WASHINGTON – President Obama has forged a special connection with the elite Navy SEALs unit responsible for some of the most prominent military operations of his presidency.
He met with the SEALs who killed Osama bin Laden last May, and the man who oversaw the operation, Adm.William McRaven, was a guest of first lady Michelle Obama at the State of the Union Address on Tuesday. The president hosted the cargo ship captain Richard Phillips, the Vermont man who was rescued by the SEALs in April 2009 from Somali pirates, at the White House after his release.

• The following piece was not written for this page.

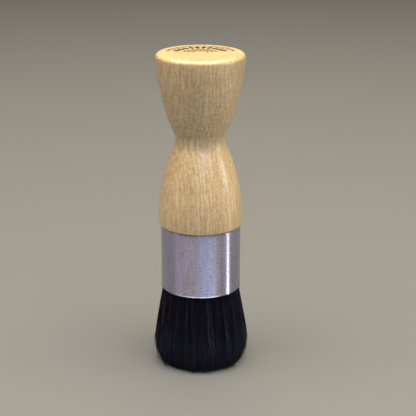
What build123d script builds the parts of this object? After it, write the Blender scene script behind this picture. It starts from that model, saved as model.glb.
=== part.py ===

And just a couple of hours after he received confirmation that American Jessica Buchanan and Poul Hagen Thisted, a Dane, were rescued by SEALs from Somali pirates, Obama remarked during the State of the Union that one of his favorite possessions was an American flag the SEALs carried on the bin Laden mission.

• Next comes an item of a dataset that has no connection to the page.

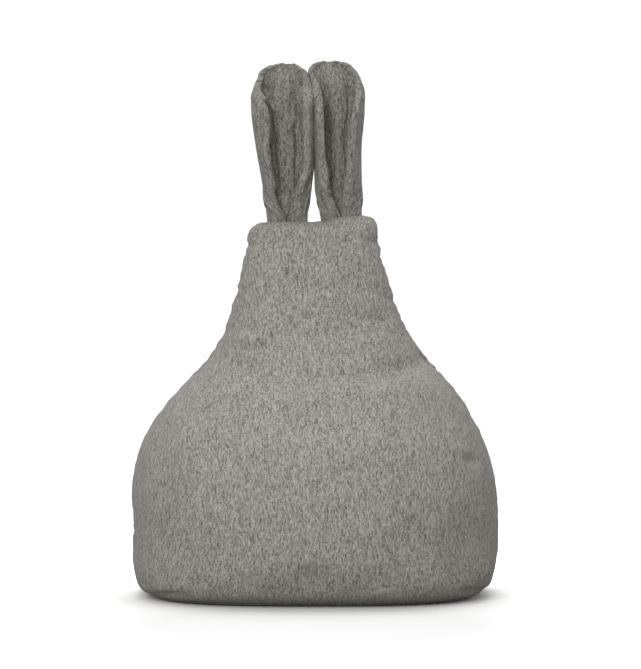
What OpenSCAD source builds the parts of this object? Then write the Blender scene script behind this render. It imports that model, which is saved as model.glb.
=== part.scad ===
// Child's bean bag chair with two ears: a sewn cover with a zip, a zipped liner inside it, and the beads.
// +Z is up, the seat faces -Y, and the origin is on the floor under the middle of the body.

/* [Body] */
// Height of the stuffed body, up to the seam that holds the ears
body_height = 632; // [615:1:650]
// Width of the body across its widest part
body_width = 620; // [600:1:640]
// How far the front of the seat stands forward of the origin
front_reach = 302; // [292:1:312]
// Radius of the round back, which the cover's zip follows
back_radius = 430; // [425:1:435]
// Half of the width of the seam along the top of the body
top_half_width = 90; // [80:1:96]
// How square the body is seen from above: 2 is an ellipse, and more is squarer
plan_power = 2.3; // [2:0.1:2.5]
// Thickness of the cover's fabric with its backing
cover_cloth = 2; // [1.6:0.1:2.2]

/* [Base] */
// Height over which the walls turn in to the base
base_turn = 45; // [40:1:48]
// How far the walls turn in at the floor
base_tuck = 44; // [38:1:48]
// Height of the seam between the base and the walls
base_seam_z = 12; // [10:1:14]

/* [Liner and beads] */
// How far the liner lies inside the cover's outer face
liner_inset = 7.5; // [7.3:0.1:7.8]
// Thickness of the liner's cloth
liner_cloth = 0.6; // [0.4:0.1:0.7]
// Height of the liner's underside above the floor
liner_floor_z = 9; // [8.8:0.1:9.2]
// How far the beads lie inside the cover's outer face
bead_inset = 10.5; // [10:0.1:12]
// Height of the underside of the beads above the floor
bead_floor_z = 12.5; // [12.5:0.1:14]

/* [Ears] */
// Height of the left ear above its hinge line
left_ear_height = 258; // [235:1:270]
// Height of the right ear above its hinge line
right_ear_height = 263; // [235:1:270]
// Half of the width of the left ear at its widest
left_ear_half = 53; // [45:1:53]
// Half of the width of the right ear at its widest
right_ear_half = 42; // [38:1:42]
// How far the ears' sides curl forward
ear_cup = 24; // [16:1:28]
// Half of the thickness of a stuffed ear at its middle
ear_plump = 13; // [10:1:15]
// Thickness of one leaf of an ear
ear_cloth = 1.2; // [0.8:0.1:1.3]

/* [Cover zip] */
// Height of the cover zip's lower end
zip_low_z = 60; // [55:1:70]
// Height of the cover zip's upper end
zip_high_z = 400; // [360:1:405]
// Length of the hanging pull, from its pin to its tip
pull_length = 29; // [24:1:32]

/* [Liner zip] */
// Length of the zip across the base of the liner
liner_zip_length = 300; // [240:1:320]

/* [Hidden] */

// Colours of the cloths and trims
cover_grey = [0.55, 0.53, 0.5];
ear_grey = [0.47, 0.45, 0.42];
tape_grey = [0.4, 0.39, 0.37];
liner_white = [0.93, 0.93, 0.91];
bead_white = [1, 1, 1];
metal_grey = [0.7, 0.7, 0.72];

// Gap left along a sewn seam, so that neighbouring panels are separate solids
seam_gap = 0.3;

// Centre of the round back, and the heights between which the back is this exact arc
back_centre_y = 300 - back_radius;
back_centre_z = 150;
back_arc_top_z = 430;

// Height where the body starts to close, and where its top seam lies from front to back
shoulder_z = body_height - 42;
top_seam_y = 75;
top_half_depth = 0.5;

// Half width of the body as a share of its widest half, against height as a share of the body's
width_curve = [
    [0.00, 0.980], [0.19, 1.000], [0.32, 0.977], [0.41, 0.920], [0.51, 0.813],
    [0.60, 0.655], [0.70, 0.510], [0.79, 0.432], [0.89, 0.390], [0.94, 0.372]
];

// How far forward the front lies as a share of front_reach, against the same share of height
front_curve = [
    [0.00, -0.960], [0.15, -1.000], [0.24, -0.993], [0.32, -0.957], [0.40, -0.881], [0.48, -0.755],
    [0.55, -0.570], [0.63, -0.358], [0.70, -0.225], [0.79, -0.110], [0.89, -0.025], [0.94, 0.040]
];

// How far back the neck lies above the round back, in millimetres, against height in millimetres
neck_curve = [
    [380, round_back_y(380)], [back_arc_top_z, round_back_y(back_arc_top_z)], [495, 155],
    [560, 136], [shoulder_z, 124], [body_height, 110]
];

// Heights of the rows of points that the walls are built on
wall_row_step = 28;
top_row_angles = [18 : 18 : 90];
wall_heights = concat(
    [base_seam_z + seam_gap, 20, 31],
    [for (z = [base_turn : wall_row_step : shoulder_z - 10]) z],
    [for (a = top_row_angles) shoulder_z + (body_height - shoulder_z) * sin(a)]
);

// Heights of the rows of the closed bag shapes inside, which start at the floor
bag_heights = concat(
    [0, 4, 12, 26],
    [for (z = [base_turn : 2 * wall_row_step : shoulder_z - 10]) z],
    [for (a = top_row_angles) shoulder_z + (body_height - shoulder_z) * sin(a)]
);

// Number of columns across the front, across one back panel, and round a whole bag
front_columns = 22;
back_columns = 12;
bag_columns = 36;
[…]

"The SEALs are the elite of the elite, and it makes sense that he would latch on to them, because there's been success," says Edward Frantz, a presidential historian at the University of Indianapolis.
Obama hasn't been averse to the high-risk, high-reward operations that have led to some of his greatest national security successes. He has managed to roll the dice — and has succeeded — with the types of operations that have led to some of the biggest national security debacles of past presidencies.
Bill Clinton ordered Army Rangers and Delta Force troops into Mogadishu in 1993 to capture Somali warlord Mohammed Farah Aidid, an operation in which 19 U.S. soldiers were killed. Jimmy Carter ordered a failed 1980 mission to rescue U.S. hostages held in Iran; the collision of a helicopter and a transport aircraft killed eight troops and forced the operation to be abandoned. The Iran mission marked a low point in the Carter presidency.
"President Obama has shown himself to be willing to take risks with special operations forces — to a degree I don't think any other president has," said Bob Killibrew, a retired Army colonel who worked in special operations in Vietnam and is now an analyst at the Center for a New American Security, a defense policy think tank.
John Hall, a military historian at the University of Wisconsin, noted that special operations forces have been around since World War II, but they were initially designed to be stay-behind forces in Eastern Europe, a response to the Soviet Union.
President Kennedy later championed the Army's Green Berets, ushering in an era in which the Army became more attuned to "flexible response"—a force that could not only help foment revolutions but also stabilize vulnerable allies, Hall said.
After the Iran debacle, a new focus was placed on improving the military's special operators' capability to carry out surgical strikes, such as hostage rescues.
The units among the U.S. Special Operations Command (USSOC), which includes the SEALs, are secretive about their work, but their profile has been elevated since 9/11, Hall said.
"The most remarkable thing that changed over time is the PR component — the idea these are the kind of operations that the administration thinks are going to be met with broad public approval," Hall said. "There's a desire to capitalize on whatever strategic communications benefit can be derived from these operations."
USSOC's 2012 budget was $10.5 billion, including a $3.3 billion overseas contingency operations budget, which was a 7% hike from 2011.
The Pentagon announced plans this month to cut $487 billion in spending over the next decade, but Defense Secretary Leon Panetta said that SEALs and other elite forces will fare well in budgeting.